It is a testament to the tremendous growth the oil and gas industry is experiencing in the Appalachian region that some of Zane State College’s Oil and Gas Engineering Technology students are being hired with the knowledge they have gained in the program prior to graduating.
Energy in Depth had a chance to discuss these opportunities with Paul Paslay, an instructor for the Oil and Gas Engineering Technology Associate of Science program. Already, Mr. Paslay is seeing the training pay dividends for his students.

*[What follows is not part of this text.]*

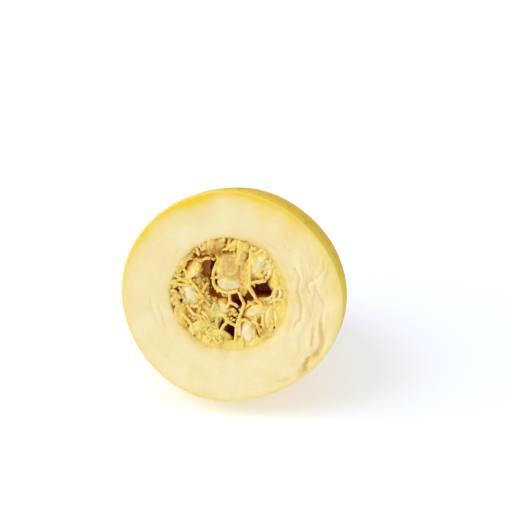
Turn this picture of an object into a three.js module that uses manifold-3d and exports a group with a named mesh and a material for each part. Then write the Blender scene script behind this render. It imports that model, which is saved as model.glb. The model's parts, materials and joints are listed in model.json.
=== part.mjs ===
// Half of a spaghetti squash, cut across its length and lying on its side on a table: the fruit
// with its rind and seed cavity, the dried stem, the stringy pulp and the seeds that the cut bared.
// Millimetres, +Z up. The cut faces -Y and leans back; the stem end points to +Y and dips down.
import * as THREE from "three";
import { mergeVertices } from "three/addons/utils/BufferGeometryUtils.js";
import Module from "manifold-3d";

const wasm = await Module();
wasm.setup();

// Driving dimensions. "Along" runs from the cut, at 0, to the stem end.
const halfLength = 115;
const cutWidth = 130;
const cutHeight = 123.6;
const bluntness = 2.4; // 2 would make the half an ellipsoid; more keeps it full for longer
const restTilt = THREE.MathUtils.degToRad(16.8); // where the centre of mass is over the contact
const restingFlat = 0.7; // how much of the underside is worn flat where the fruit lies
const touchGap = 0.3; // between pieces that touch

// The cut is not quite round: waves of 3 and 4 to the turn, as a share of the radius.
const outlineWaves = [
  { perTurn: 3, share: 0.0114, peakAt: 0 },
  { perTurn: 4, share: 0.0089, peakAt: -0.11 },
];
const stemRibs = 5;
const ribHeight = 1.3; // of the ridges that run out from the stem over the rind
const dimpleDepth = 3.5;
const dimpleRadius = 17;

const cavityWidth = 67;
const cavityHeight = 64;
const cavityDepth = 82;
const cavityCentre = { right: -1.5, up: 2.3 };
const cavityLobes = 3; // one for each carpel
const lobeShare = 0.03;

const pulpRecess = 3; // from the cut to the pulp

// How finely the rounded surfaces are divided.
const facets = {
  around: 60,
  rindRings: 17,
  cavityRings: 9,
  pulpRings: 8,
  stemAround: 40,
  seedAround: 12,
  pocket: [16, 10],
  strand: { steps: 8, curveSegments: 4 },
};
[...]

Of course, it’s best if students complete the program, but the demand for trained employees is definitely there. We’ve had a couple of students get jobs as compressor operators. That’s going to be huge.—Paul Paslay, Instructor, Zane State College Oil and Gas Engineering Technology
In addition to compressor operators, Paslay anticipates that graduates will find work in many related fields. For example, he said well tenders will maintain large numbers of regional wells. There will also be demand for mud loggers. Paslay explained a mud logger visits a well site and writes a geological description of the soil the drill extracts.
He added that one year training certificates for oil field lease operators and compressor operators is also under consideration.
Many graduates may end up in entry level jobs, but they will move up the ladder quickly because they have experience.-Paul Paslay
The program offers internships for students to gain experience in a chosen field. These experiences will vary depending upon the students’ and employers’ needs, but may be three months during the summer or part-time during the school year.
The program is in its second year, and its first class will graduate in May. The Zane State College training prepares students for careers with major and independent oil and gas, field equipment, and well service companies, consulting firms, and state and federal agencies.
The program also offers class credit to experienced gas and oil workers who are looking to enhance their career knowledge. Many of our students are already veterans of the oil field. Real world experience usually counts for something. In most cases, students can be awarded credit for their work experience.– George Hicks, Dean of Business and Engineering Technologies
Paslay said the current class of about 36 students includes many older students who have been in the workforce and are seeking new careers, but he hopes to target the program to high school students, ready to take advantage of the regional gas and oil development. Paslay added that graduates can also take the two year degree to four year college to further their education.
As shale development continues to grow across eastern Ohio, the demand for skilled labor is growing with it. Zane State and other institutions around the state are providing the industry with the necessary workforce to ensure the Utica Shale is developed to its full potential and provides Ohioans with well-deserved economic benefits.